①現在分詞ならば「環境条件に対応して進化している私たちの祖先の物語」
 $${\rightarrow}$$ この場合、”A of B"のofは所有格で「BのA」
②動名詞ならば「環境条件に対応して私たちの祖先が進化したという物語」
 $${\rightarrow}$$ この場合、"A of B"のofは同格のofなので「BというA」

祖先の話をしているのですから、僕は②が適切だと判断して訳しました。このように「現在分詞なのか動名詞なのか」の判断は頻出事項なので注意しましょう。
そしてofには格が4つありましたね。2024年4月21日の週末英文法もぜひ参照してください。

(B) 〜 is actually the case that we made those conditions ourselves.

次の文は接続詞thatがthe caseに対する具体説明となる同格節を構成しています。ourselvesは主語を強調する強調用法の再帰代名詞です。
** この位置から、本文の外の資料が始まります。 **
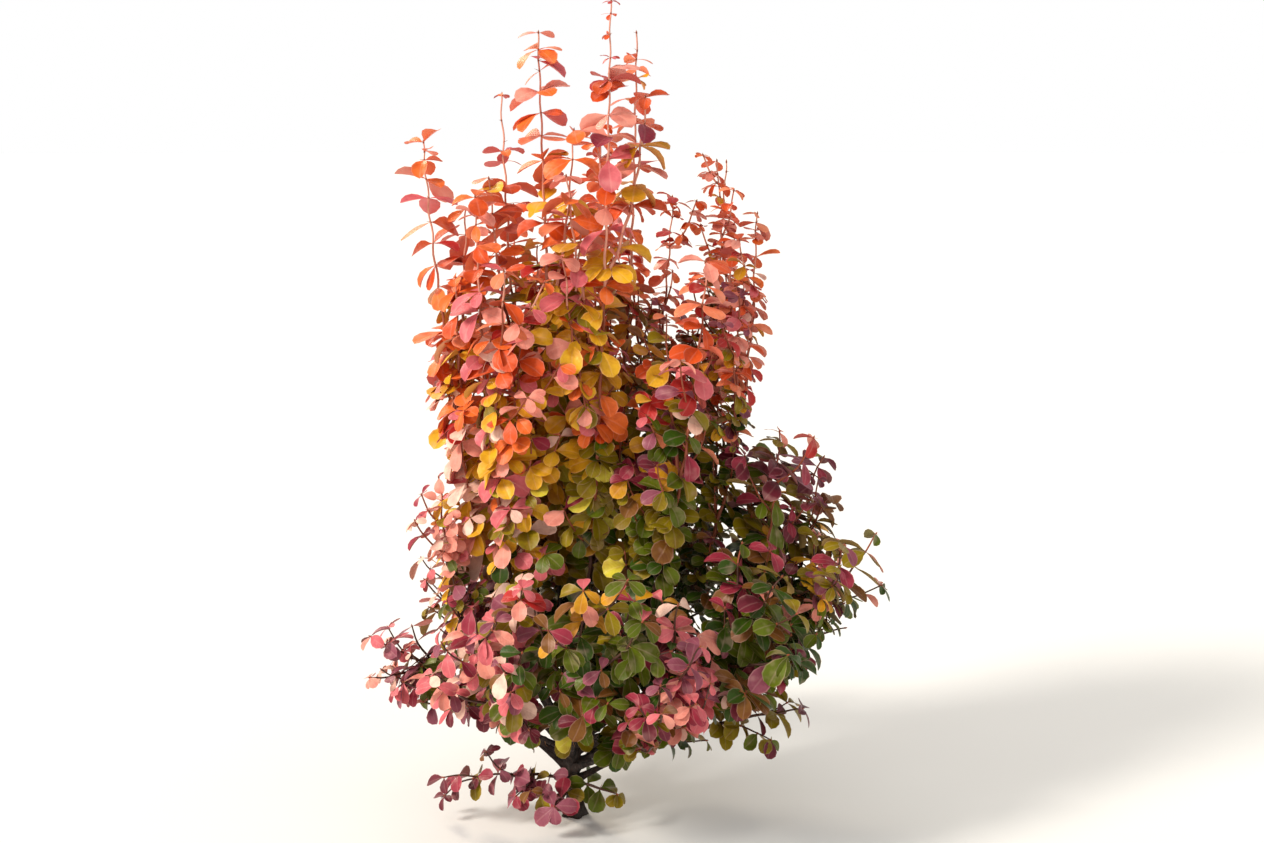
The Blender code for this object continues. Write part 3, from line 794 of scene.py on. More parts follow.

2024年4月4日の解説も参照してください。

最後に、この英文で用いられているcaseは「実情、真相、事実」という意味です。大切な意味なので覚えておいてくださいね。

--- Words and Idioms ---
evolution(名)「進化」「進化論」「(物事の)発達、発展、進化」
evolve(自動)「(動植物が)進化する」「(物事が)発達する、発展する」
in response to 〜 「〜に反応して、〜に応えて」

【第2問】
「自動車は快適だが、この金属の容器の中で過ごさなければならない時間以上の時間を過ごしたいと思うほどには快適でない。」

【解説】
but以下がいわゆる『so 〜 that構文』ですが、主節側が否定文になっていますので注意することがあります。

①主節から訳す(that節は結果)
 「それはそんなに快適ではないので、あなたはもっと多くの時間を過ごしたい。」
②that節から訳す(that節は程度)
 「あなたがもっと多くの時間を過ごしたいほどそれは快適ではない。」

明らかに②は文意に反しますね。主節側が否定文のときはこのような現象が起こりますので、くれぐれも注意してください。

また、いつものことですが比較の文は比較対象側に省略が多いのが特徴です。

〜 than you have to (spend much time in this metal container.)

省略要素は必ず復元する』というのは英文和訳の鉄則です。復元して、日本語らしい訳にするために役立ててください。

--- Words and Idioms ---
container(名)「入れ物、容器、箱」「(輸送用の)コンテナ」
 $${\uparrow}$$ 発音要注意単語です。発音をカタカナで書けば「コンテイナー」です。